> YOUR OBJECTIVE
Exactly the lines from the one that contains "rod((x, base_back - wall - 30, 90), (0, 1, 0), radius" to the one that contains "import math", both lines included, should be copied, and no others.

> SUPPLIED INFORMATION
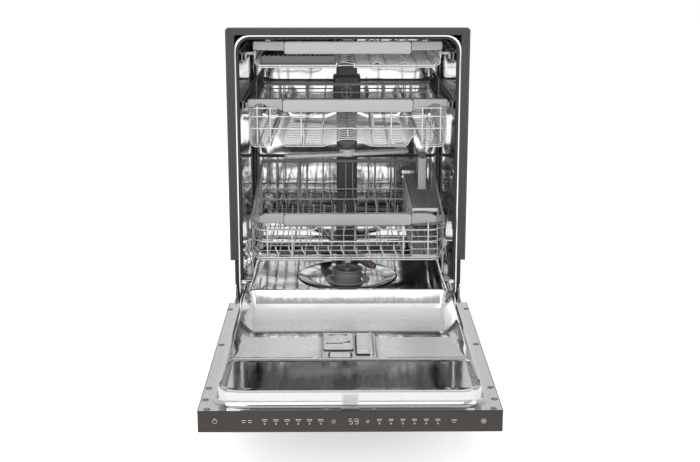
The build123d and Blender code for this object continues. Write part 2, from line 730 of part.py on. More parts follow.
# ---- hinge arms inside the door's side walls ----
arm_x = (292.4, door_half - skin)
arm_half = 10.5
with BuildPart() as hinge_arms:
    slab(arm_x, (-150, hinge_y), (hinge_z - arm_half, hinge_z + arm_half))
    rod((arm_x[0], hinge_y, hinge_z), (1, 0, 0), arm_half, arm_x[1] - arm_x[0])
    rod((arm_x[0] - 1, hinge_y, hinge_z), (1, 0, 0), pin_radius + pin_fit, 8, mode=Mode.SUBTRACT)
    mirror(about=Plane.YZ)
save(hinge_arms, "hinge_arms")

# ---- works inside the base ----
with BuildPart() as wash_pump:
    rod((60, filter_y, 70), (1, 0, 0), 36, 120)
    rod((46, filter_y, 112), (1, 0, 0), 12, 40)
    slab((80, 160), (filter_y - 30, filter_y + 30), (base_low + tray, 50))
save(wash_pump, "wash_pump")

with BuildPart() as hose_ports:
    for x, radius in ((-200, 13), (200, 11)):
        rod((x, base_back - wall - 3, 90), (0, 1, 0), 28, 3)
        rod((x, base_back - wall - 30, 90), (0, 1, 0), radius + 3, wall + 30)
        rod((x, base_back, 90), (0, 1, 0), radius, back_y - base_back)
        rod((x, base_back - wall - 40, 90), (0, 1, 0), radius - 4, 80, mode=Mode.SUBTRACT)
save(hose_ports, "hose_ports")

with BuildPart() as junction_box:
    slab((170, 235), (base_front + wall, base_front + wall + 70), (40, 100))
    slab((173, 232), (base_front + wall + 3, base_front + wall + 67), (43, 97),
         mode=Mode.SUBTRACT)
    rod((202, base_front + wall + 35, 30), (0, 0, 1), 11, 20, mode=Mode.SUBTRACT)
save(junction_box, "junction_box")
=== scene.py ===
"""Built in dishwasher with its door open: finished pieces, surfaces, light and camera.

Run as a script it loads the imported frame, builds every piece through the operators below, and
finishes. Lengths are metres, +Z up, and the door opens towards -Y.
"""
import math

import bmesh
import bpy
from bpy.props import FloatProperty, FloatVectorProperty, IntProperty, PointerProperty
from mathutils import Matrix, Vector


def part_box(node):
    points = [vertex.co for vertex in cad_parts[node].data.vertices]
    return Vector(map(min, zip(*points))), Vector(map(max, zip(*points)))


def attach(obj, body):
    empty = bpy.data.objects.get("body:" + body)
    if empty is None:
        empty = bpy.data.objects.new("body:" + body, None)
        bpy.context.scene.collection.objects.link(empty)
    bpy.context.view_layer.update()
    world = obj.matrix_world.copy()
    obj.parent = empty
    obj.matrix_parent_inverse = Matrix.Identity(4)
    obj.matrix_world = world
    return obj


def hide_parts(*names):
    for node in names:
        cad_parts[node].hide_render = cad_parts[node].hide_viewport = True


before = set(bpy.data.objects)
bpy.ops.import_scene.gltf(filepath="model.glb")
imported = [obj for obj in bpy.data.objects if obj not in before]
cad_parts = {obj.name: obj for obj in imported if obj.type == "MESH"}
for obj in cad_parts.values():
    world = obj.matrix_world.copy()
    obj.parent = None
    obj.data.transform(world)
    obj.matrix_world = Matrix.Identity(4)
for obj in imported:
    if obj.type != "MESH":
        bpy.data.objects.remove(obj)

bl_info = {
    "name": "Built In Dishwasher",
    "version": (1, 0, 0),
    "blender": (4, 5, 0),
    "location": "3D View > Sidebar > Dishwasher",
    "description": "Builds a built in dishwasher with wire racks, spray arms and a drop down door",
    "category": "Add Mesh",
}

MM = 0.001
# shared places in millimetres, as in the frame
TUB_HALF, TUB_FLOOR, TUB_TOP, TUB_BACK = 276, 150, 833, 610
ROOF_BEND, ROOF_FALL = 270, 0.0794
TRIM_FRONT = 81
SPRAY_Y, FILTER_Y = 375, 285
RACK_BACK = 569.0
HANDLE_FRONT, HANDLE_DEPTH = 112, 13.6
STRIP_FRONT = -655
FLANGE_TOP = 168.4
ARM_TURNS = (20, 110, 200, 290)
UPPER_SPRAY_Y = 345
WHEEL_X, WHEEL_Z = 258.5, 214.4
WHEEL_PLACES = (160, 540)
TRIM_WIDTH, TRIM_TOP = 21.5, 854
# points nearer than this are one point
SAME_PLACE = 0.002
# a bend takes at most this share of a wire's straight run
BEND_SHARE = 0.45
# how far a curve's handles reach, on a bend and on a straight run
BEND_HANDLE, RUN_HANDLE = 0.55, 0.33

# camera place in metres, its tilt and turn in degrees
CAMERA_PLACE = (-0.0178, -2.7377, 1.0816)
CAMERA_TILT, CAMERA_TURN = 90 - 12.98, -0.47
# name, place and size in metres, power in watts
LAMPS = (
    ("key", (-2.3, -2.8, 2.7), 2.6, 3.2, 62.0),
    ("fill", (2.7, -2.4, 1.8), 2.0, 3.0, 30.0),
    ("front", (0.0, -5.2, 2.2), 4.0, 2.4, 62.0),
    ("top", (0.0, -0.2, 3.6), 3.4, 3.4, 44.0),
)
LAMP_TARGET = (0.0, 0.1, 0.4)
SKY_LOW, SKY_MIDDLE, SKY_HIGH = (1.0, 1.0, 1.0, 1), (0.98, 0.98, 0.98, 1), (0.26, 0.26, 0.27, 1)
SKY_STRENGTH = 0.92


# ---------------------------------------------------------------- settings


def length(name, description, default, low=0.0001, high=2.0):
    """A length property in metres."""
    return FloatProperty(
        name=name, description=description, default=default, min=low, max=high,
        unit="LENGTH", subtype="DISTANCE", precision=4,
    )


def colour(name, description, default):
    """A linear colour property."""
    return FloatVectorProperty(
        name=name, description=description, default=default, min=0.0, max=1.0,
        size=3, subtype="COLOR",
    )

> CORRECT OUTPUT
        rod((x, base_back - wall - 30, 90), (0, 1, 0), radius + 3, wall + 30)
        rod((x, base_back, 90), (0, 1, 0), radius, back_y - base_back)
        rod((x, base_back - wall - 40, 90), (0, 1, 0), radius - 4, 80, mode=Mode.SUBTRACT)
save(hose_ports, "hose_ports")

with BuildPart() as junction_box:
    slab((170, 235), (base_front + wall, base_front + wall + 70), (40, 100))
    slab((173, 232), (base_front + wall + 3, base_front + wall + 67), (43, 97),
         mode=Mode.SUBTRACT)
    rod((202, base_front + wall + 35, 30), (0, 0, 1), 11, 20, mode=Mode.SUBTRACT)
save(junction_box, "junction_box")
=== scene.py ===
"""Built in dishwasher with its door open: finished pieces, surfaces, light and camera.

Run as a script it loads the imported frame, builds every piece through the operators below, and
finishes. Lengths are metres, +Z up, and the door opens towards -Y.
"""
import math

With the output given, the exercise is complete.